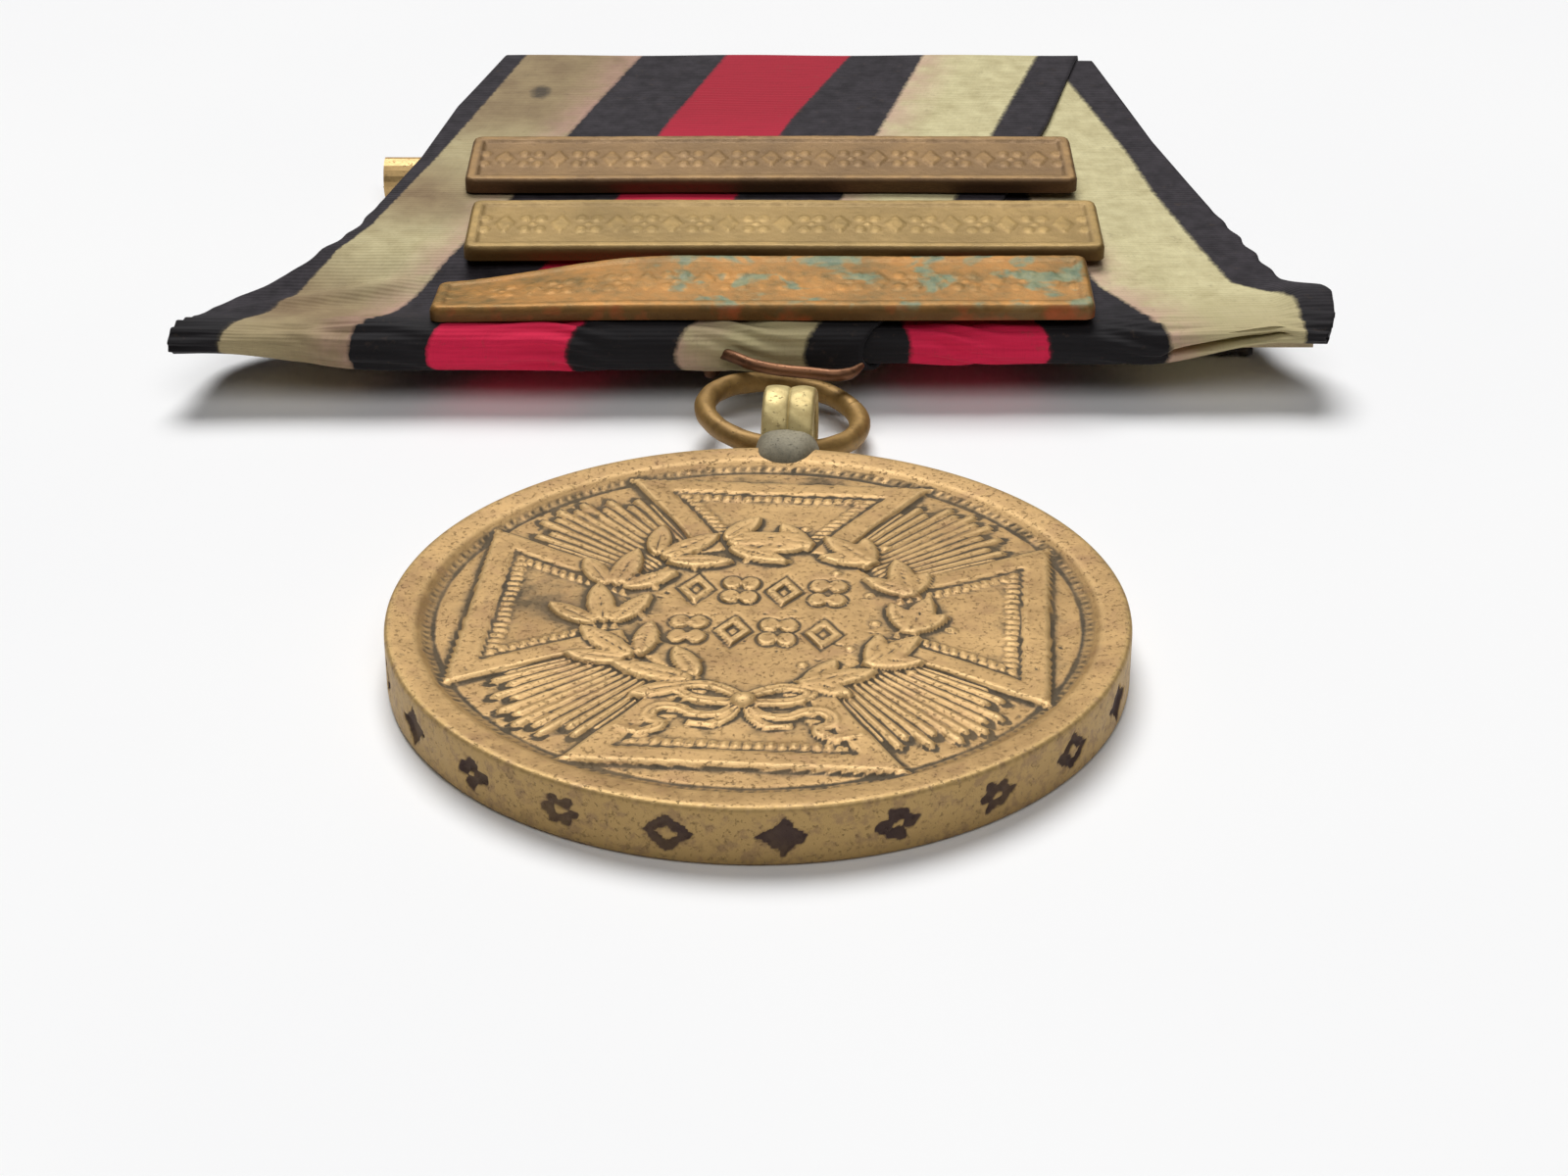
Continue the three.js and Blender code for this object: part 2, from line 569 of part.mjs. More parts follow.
const mount = new THREE.Group();
mount.position.set(0, hemY, hemTop);
mount.rotation.x = mountRise;
mount.add(
  piece('ribbon', slottedRibbon(), ribbonSilk),
  piece('stiffener_card', stiffenerCard(), cardBoard),
  piece('backing_cloth', backingCloth(), backingCotton),
);
const claspMetals = [darkBronzeBar, oliveBar, giltBar];
claspSeats.forEach((seat, i) => {
  mount.add(piece(seat.name, claspBar(seat), claspMetals[i]));
  prongCentres(seat).forEach((centre, side) => {
    const name = `${seat.name}_prong_${side === 0 ? 'left' : 'right'}`;
    mount.add(piece(name, claspProng(centre), claspMetals[i]));
  });
});
mount.add(
  piece('brooch_plate', broochPlate(), broochBrass),
  piece('hinge_rivet', hingeRivet(), broochBrass),
  piece('brooch_needle', broochNeedle(), needleSteel),
  piece('brooch_catch', broochCatch(), broochBrass),
);
stitchCentres().forEach((x, i) => {
  mount.add(piece(`brooch_stitch_${i + 1}`, plateStitch(x), waxedThread));
});

medal.add(
  pendant,
  piece('suspension_ring', suspensionRing(), ringBrass),
  piece('wire_hook', wireHook(), copperWire),
  mount,
);

// The origin is the middle of the underside of the whole object's box.
medal.updateMatrixWorld(true);
const bounds = new THREE.Box3().setFromObject(medal, true);
const middle = bounds.getCenter(new THREE.Vector3());
medal.position.set(-middle.x, -middle.y, -bounds.min.z);

export default medal;
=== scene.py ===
# A campaign medal lying on a pale table, seen from the front and a little above.
# Every length below is in millimetres unless it ends in _m; the model itself is in metres.
import json
import math

import bpy
import numpy as np
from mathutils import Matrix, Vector


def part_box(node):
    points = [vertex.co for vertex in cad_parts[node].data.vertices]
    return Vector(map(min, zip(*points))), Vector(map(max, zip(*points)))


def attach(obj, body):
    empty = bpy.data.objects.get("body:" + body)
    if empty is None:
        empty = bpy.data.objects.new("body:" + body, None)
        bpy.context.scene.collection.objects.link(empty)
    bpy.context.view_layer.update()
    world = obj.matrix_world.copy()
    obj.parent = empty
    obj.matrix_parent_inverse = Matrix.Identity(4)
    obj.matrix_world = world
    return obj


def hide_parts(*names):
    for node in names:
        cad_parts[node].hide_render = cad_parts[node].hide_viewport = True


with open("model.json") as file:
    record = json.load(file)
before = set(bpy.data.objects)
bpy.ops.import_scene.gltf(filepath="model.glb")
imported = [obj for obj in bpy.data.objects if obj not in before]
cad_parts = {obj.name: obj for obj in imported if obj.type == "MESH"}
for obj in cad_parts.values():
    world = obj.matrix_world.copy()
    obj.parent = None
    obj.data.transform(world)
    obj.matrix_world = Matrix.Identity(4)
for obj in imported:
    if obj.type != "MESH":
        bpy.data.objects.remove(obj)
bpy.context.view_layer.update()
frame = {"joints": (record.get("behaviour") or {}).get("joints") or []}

MM = 0.001

# ---------------------------------------------------------------- places taken from the frame


def box_mm(node):
    lo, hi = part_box(node)
    return np.array(lo) / MM, np.array(hi) / MM


disc_lo, disc_hi = box_mm("medal_disc")
OX, OY = (disc_lo[0] + disc_hi[0]) / 2, (disc_lo[1] + disc_hi[1]) / 2   # the disc's centre
DISC_R = (disc_hi[1] - disc_lo[1]) / 2
DISC_T = disc_hi[2] - disc_lo[2]
ring_lo, ring_hi = box_mm("suspension_ring")
RING = (ring_lo + ring_hi) / 2
eye_lo, eye_hi = box_mm("suspension_eyelet")
EYE = (eye_lo + eye_hi) / 2

joints = {joint["name"]: joint for joint in frame["joints"]}

# ---------------------------------------------------------------- camera

camera_data = bpy.data.cameras.new("camera")
camera = bpy.data.objects.new("camera", camera_data)
bpy.context.scene.collection.objects.link(camera)
eye_at = Vector((OX + 1.0, OY - 102.62, 58.74)) * MM
looks_at = Vector((OX + 0.997, OY + 6.103, 0)) * MM
camera.location = eye_at
camera.rotation_euler = (looks_at - eye_at).to_track_quat("-Z", "Y").to_euler()
camera_data.sensor_width = 36
camera_data.lens = 69.04
camera_data.clip_start = 0.005
camera_data.clip_end = 20
bpy.context.scene.camera = camera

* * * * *

Stated goal: Extract all of the data above without altering anything.

Written response:
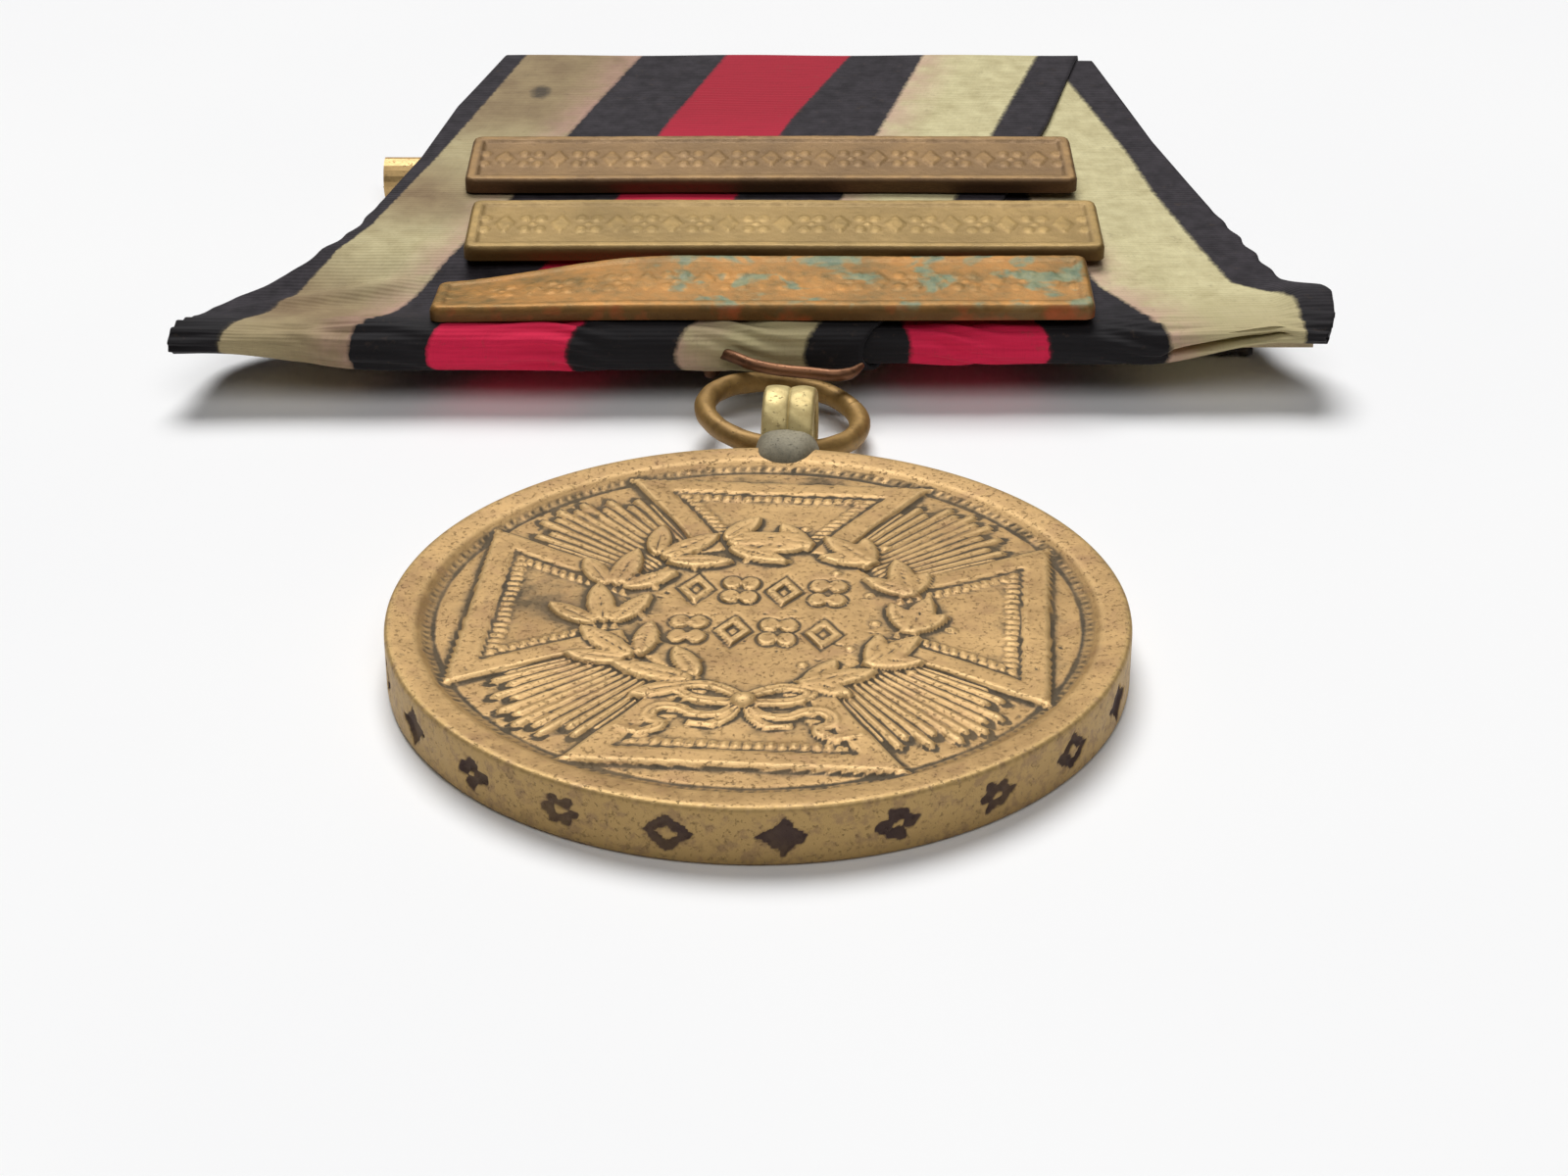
Continue the three.js and Blender code for this object: part 2, from line 569 of part.mjs. More parts follow.
const mount = new THREE.Group();
mount.position.set(0, hemY, hemTop);
mount.rotation.x = mountRise;
mount.add(
  piece('ribbon', slottedRibbon(), ribbonSilk),
  piece('stiffener_card', stiffenerCard(), cardBoard),
  piece('backing_cloth', backingCloth(), backingCotton),
);
const claspMetals = [darkBronzeBar, oliveBar, giltBar];
claspSeats.forEach((seat, i) => {
  mount.add(piece(seat.name, claspBar(seat), claspMetals[i]));
  prongCentres(seat).forEach((centre, side) => {
    const name = `${seat.name}_prong_${side === 0 ? 'left' : 'right'}`;
    mount.add(piece(name, claspProng(centre), claspMetals[i]));
  });
});
mount.add(
  piece('brooch_plate', broochPlate(), broochBrass),
  piece('hinge_rivet', hingeRivet(), broochBrass),
  piece('brooch_needle', broochNeedle(), needleSteel),
  piece('brooch_catch', broochCatch(), broochBrass),
);
stitchCentres().forEach((x, i) => {
  mount.add(piece(`brooch_stitch_${i + 1}`, plateStitch(x), waxedThread));
});

medal.add(
  pendant,
  piece('suspension_ring', suspensionRing(), ringBrass),
  piece('wire_hook', wireHook(), copperWire),
  mount,
);

// The origin is the middle of the underside of the whole object's box.
medal.updateMatrixWorld(true);
const bounds = new THREE.Box3().setFromObject(medal, true);
const middle = bounds.getCenter(new THREE.Vector3());
medal.position.set(-middle.x, -middle.y, -bounds.min.z);

export default medal;
=== scene.py ===
# A campaign medal lying on a pale table, seen from the front and a little above.
# Every length below is in millimetres unless it ends in _m; the model itself is in metres.
import json
import math

import bpy
import numpy as np
from mathutils import Matrix, Vector


def part_box(node):
    points = [vertex.co for vertex in cad_parts[node].data.vertices]
    return Vector(map(min, zip(*points))), Vector(map(max, zip(*points)))


def attach(obj, body):
    empty = bpy.data.objects.get("body:" + body)
    if empty is None:
        empty = bpy.data.objects.new("body:" + body, None)
        bpy.context.scene.collection.objects.link(empty)
    bpy.context.view_layer.update()
    world = obj.matrix_world.copy()
    obj.parent = empty
    obj.matrix_parent_inverse = Matrix.Identity(4)
    obj.matrix_world = world
    return obj


def hide_parts(*names):
    for node in names:
        cad_parts[node].hide_render = cad_parts[node].hide_viewport = True


with open("model.json") as file:
    record = json.load(file)
before = set(bpy.data.objects)
bpy.ops.import_scene.gltf(filepath="model.glb")
imported = [obj for obj in bpy.data.objects if obj not in before]
cad_parts = {obj.name: obj for obj in imported if obj.type == "MESH"}
for obj in cad_parts.values():
    world = obj.matrix_world.copy()
    obj.parent = None
    obj.data.transform(world)
    obj.matrix_world = Matrix.Identity(4)
for obj in imported:
    if obj.type != "MESH":
        bpy.data.objects.remove(obj)
bpy.context.view_layer.update()
frame = {"joints": (record.get("behaviour") or {}).get("joints") or []}

MM = 0.001

# ---------------------------------------------------------------- places taken from the frame


def box_mm(node):
    lo, hi = part_box(node)
    return np.array(lo) / MM, np.array(hi) / MM


disc_lo, disc_hi = box_mm("medal_disc")
OX, OY = (disc_lo[0] + disc_hi[0]) / 2, (disc_lo[1] + disc_hi[1]) / 2   # the disc's centre
DISC_R = (disc_hi[1] - disc_lo[1]) / 2
DISC_T = disc_hi[2] - disc_lo[2]
ring_lo, ring_hi = box_mm("suspension_ring")
RING = (ring_lo + ring_hi) / 2
eye_lo, eye_hi = box_mm("suspension_eyelet")
EYE = (eye_lo + eye_hi) / 2

joints = {joint["name"]: joint for joint in frame["joints"]}

# ---------------------------------------------------------------- camera

camera_data = bpy.data.cameras.new("camera")
camera = bpy.data.objects.new("camera", camera_data)
bpy.context.scene.collection.objects.link(camera)
eye_at = Vector((OX + 1.0, OY - 102.62, 58.74)) * MM
looks_at = Vector((OX + 0.997, OY + 6.103, 0)) * MM
camera.location = eye_at
camera.rotation_euler = (looks_at - eye_at).to_track_quat("-Z", "Y").to_euler()
camera_data.sensor_width = 36
camera_data.lens = 69.04
camera_data.clip_start = 0.005
camera_data.clip_end = 20
bpy.context.scene.camera = camera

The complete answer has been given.